** START **
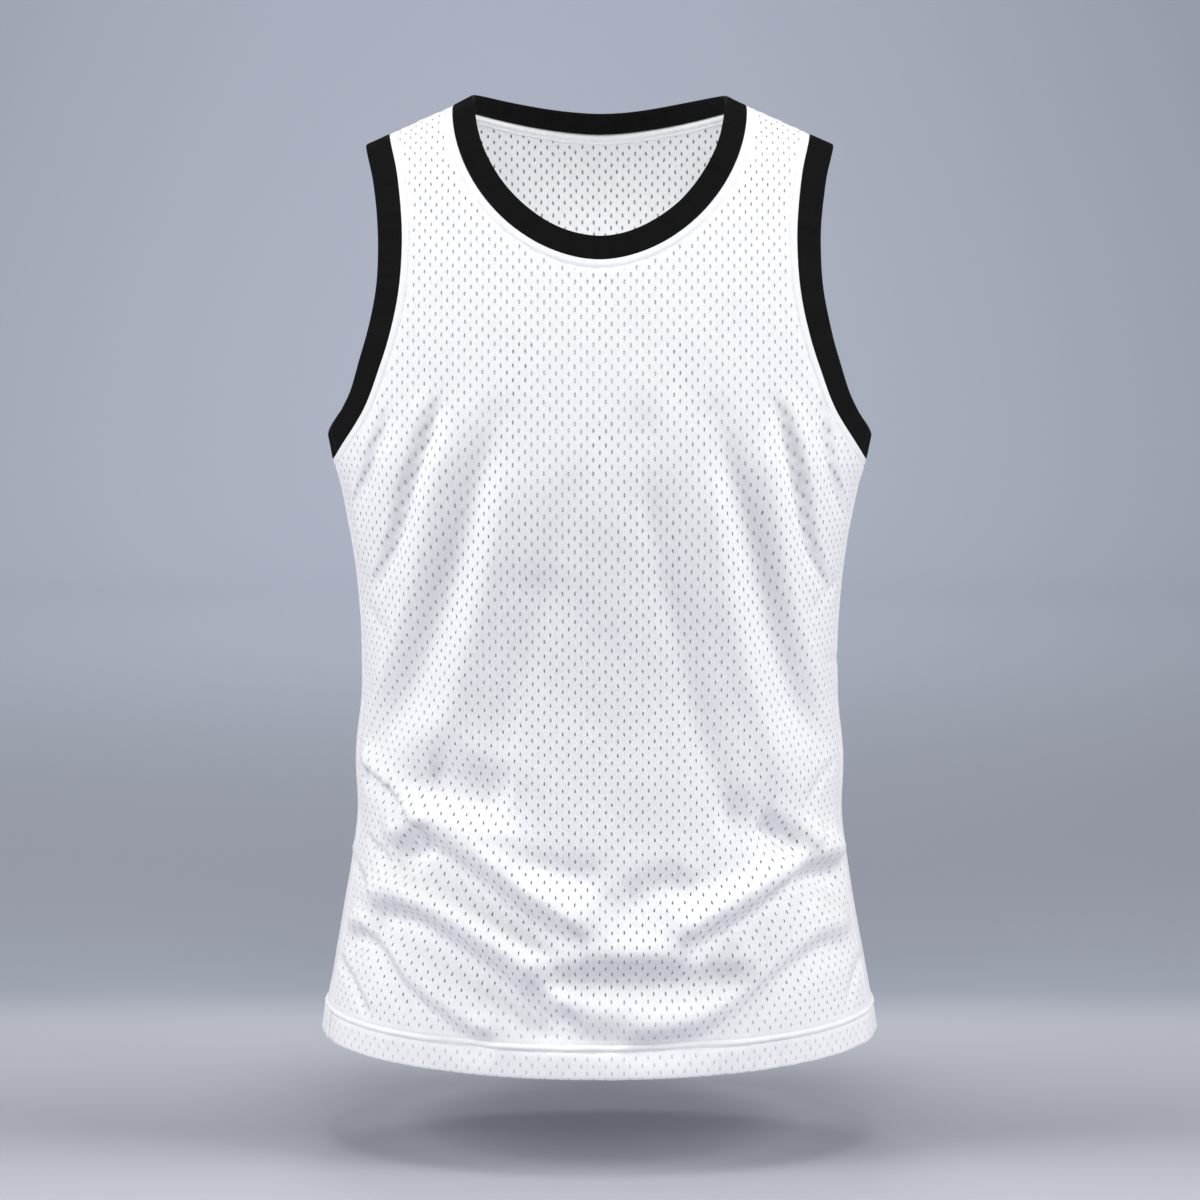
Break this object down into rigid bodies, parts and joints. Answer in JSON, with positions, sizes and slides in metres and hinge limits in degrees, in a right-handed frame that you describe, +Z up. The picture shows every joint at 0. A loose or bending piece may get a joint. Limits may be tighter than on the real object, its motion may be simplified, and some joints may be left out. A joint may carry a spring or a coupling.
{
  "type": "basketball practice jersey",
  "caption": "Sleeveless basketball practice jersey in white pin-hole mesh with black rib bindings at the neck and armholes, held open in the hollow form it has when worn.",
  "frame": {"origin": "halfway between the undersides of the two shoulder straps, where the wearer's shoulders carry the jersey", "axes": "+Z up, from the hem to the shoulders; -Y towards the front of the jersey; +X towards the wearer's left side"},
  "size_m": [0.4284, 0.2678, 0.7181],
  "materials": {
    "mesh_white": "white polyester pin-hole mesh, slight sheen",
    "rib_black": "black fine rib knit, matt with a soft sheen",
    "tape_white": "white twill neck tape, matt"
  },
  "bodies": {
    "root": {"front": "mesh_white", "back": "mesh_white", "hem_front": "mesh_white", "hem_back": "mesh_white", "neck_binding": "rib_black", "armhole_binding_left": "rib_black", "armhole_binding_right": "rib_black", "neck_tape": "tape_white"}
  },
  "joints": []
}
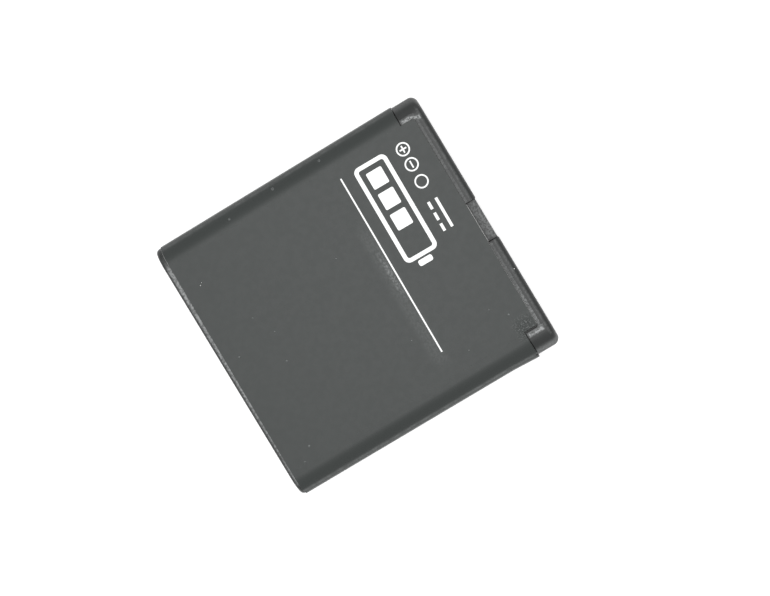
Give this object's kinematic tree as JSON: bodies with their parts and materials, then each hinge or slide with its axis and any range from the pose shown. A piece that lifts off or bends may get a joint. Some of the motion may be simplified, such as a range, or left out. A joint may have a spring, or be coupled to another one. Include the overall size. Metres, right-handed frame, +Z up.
** END **
### SHORT TASK
Find all lines with "materials" in them and copy each one.

### WRITTEN ANSWER
  "materials": {
Give this object's kinematic tree as JSON: bodies with their parts and materials, then each hinge or slide with its axis and any range from the pose shown. A piece that lifts off or bends may get a joint. Some of the motion may be simplified, such as a range, or left out. A joint may have a spring, or be coupled to another one. Include the overall size. Metres, right-handed frame, +Z up.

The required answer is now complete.